平安寿子の『あなたがパラダイス』を読んだので感想を。
更年期に立ち向かう女性たちの話で、身体は不調だし、気分は沈むし、そんな時に親の介護は降りかかってくるし…心の支えは同世代のジュリー(沢田研二)。
夢中になれるモノがあるか、ないか、ならば絶対にある方が良いわけで。
同作者の『こんなわたしで、ごめんなさい』という小説を読んだ時にも、好きなことは辛さに立ち向かうパワーになるんやなって感想を残したので、本作の感想は別の視点で綴りたいと思う。
▽『こんなわたしで、ごめんなさい』の感想▽
本作は平安寿子から若者へのエールが隠されている
テーマが『更年期』ということで、主人公の女性たちは40代、50代なワケだけども、私はちょうど彼女たちの子供世代に該当する。

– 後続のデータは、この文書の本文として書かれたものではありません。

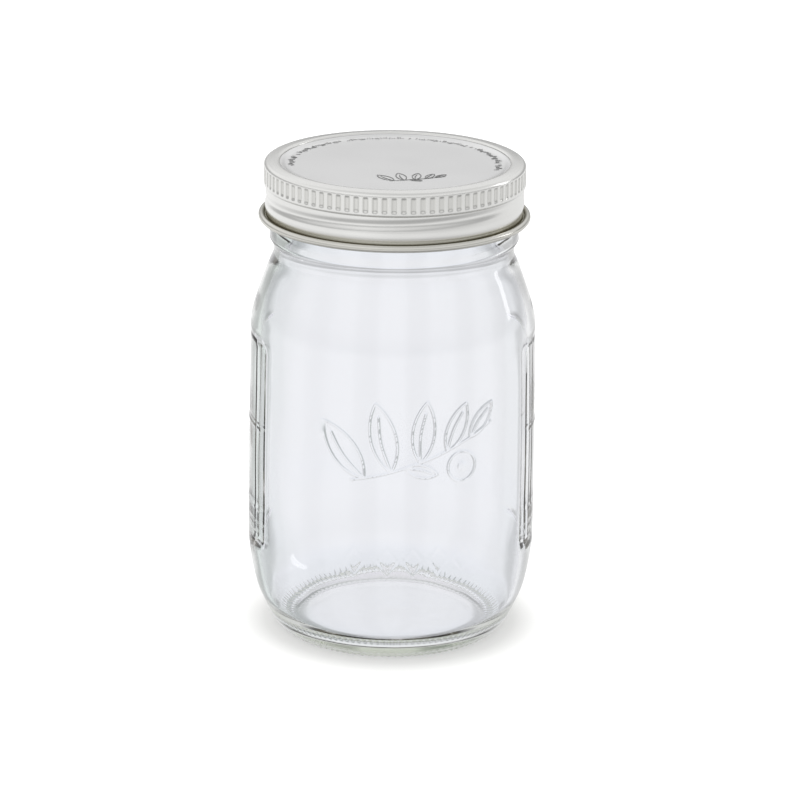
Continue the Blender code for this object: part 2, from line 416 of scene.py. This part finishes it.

『ついに、その日が』の章の主人公であるまどかが自分の若い頃を振り返ったり、自分の子供を案ずる場面は、子供たちと同世代であろう私は考えさせられることがあった。
今の学生と1980年代の学生は環境が全く違う。
まどかは学生時代に学校をサボってジュリーのコンサートに行き、バレて、教師から大目玉をくらった。
きっと今はコンサートで学校をサボろうが、バレようが、見て見ぬフリをする教師も多いと思う。
学校側も、ライブに行ったぐらいで家庭訪問するほど四面楚歌ではなくなった。むしろ、自主性という綿の御旗のもと、子供への関わりに腰が引けているとも見える。(P135)
私の学生時代は『モンスターペアレント』という言葉が一般的になりはじめた時で、教師が生徒と密に関わるのを避け始めた時期でもある。
続く文章にドキッとした。
受験勉強へのプレッシャーは相変わらず強いのだ。子供の育ち具合を観察できる窓がそこしかないみたいに。(P135)
私はまさにこのタイプで、何か夢があったから、勉強が好きだったから、一生懸命に勉強したのではない。
勉強さえ出来れば”優れている”という評価が貰えるからやっていただけだ。むしろ当時は成績が落ちることに怯えていたぐらいだった。
まどかには正社員の娘と夢追い人の息子がいるのだけど、まどかが心配をしているのは何と娘の方。
ちゃんと働いてはいるが、本当は何をしたいかが見えない理沙(娘)が心配だ。(P136)
私の人生、消化試合だな~、いいところで3位決定戦だな~(優勝には関われない)って思うことがある。1歩踏み出せば変わるんだろうけど、その情熱がね…。
こんな考えも寂しいんだけど、平均寿命まで生きるならば残りおよそ60年、ずっと消化試合かと思うとその事実にもゾッとした。
人生やり直したいとまで言わないが(言ってもしょうがないから)、若いからこそできることがたくさんあることに気付くのは歳をとってからだというのは、つらい皮肉だ。
(中略)
自分がどれだけたくさんの可能性を持っていたか、当時はまったく気付かなかった。それが若さの愚かさだと思うが、ならば理沙にそれを伝えたい。(P137)
30歳を過ぎた時、40歳を過ぎた時、そして更年期に突入した時、私は若かれし頃の自分の頑張りや挑戦を愛おしんでいられているだろうか。それとも、もっと1歩踏み出せば良かったと嘆いているのだろうか。
「死ぬときは誰でも1人だし、お金も物も持っていけないのよ。持っていけるのは思い出だけ」という言葉が頭をよぎる。たくさんの思い出を抱えて逝くためには、自分で行動を起こさなければいけないのだろうなあ…。
★★★
平安寿子さんの小説は何冊が読んでいるのだけど、
やりたいことはやったもん勝ちだし、人生なんて楽しんだものがちだし、好きな物や事は精一杯愛でたもん勝ち、を一貫して主張していると思う。
そして好きな物を精一杯愛するパワーは自分が沈んでしまいそうな時に、再び立ち上がるエネルギーになる、ということも。
それは母親が鬱を発症させて3年、倒れて6年、9年にも及ぶ親の介護を通して平安寿子さんが見つけた、人生を生き抜く1つのヒントなのかもしれない。
老後はゆったりと生きていきたいと思っていたが、この1文に心が揺れた。
晴耕雨読、悠々自適なんて、本当はしたいことじゃない。さあ、今日はあれをするぞ、これをしなくちゃと張り切りたいのだ。(P296)
学生の部活動のように、頑張ることが楽しい、出来るようになることが嬉しい。やってやるぞとワクワクする日々。そんな青春みたいにキラキラした老後も想像してみると悪くない。
いや、老後と言わずに今からでも。『毎日青春』、『生涯青春』、良い人生じゃないか。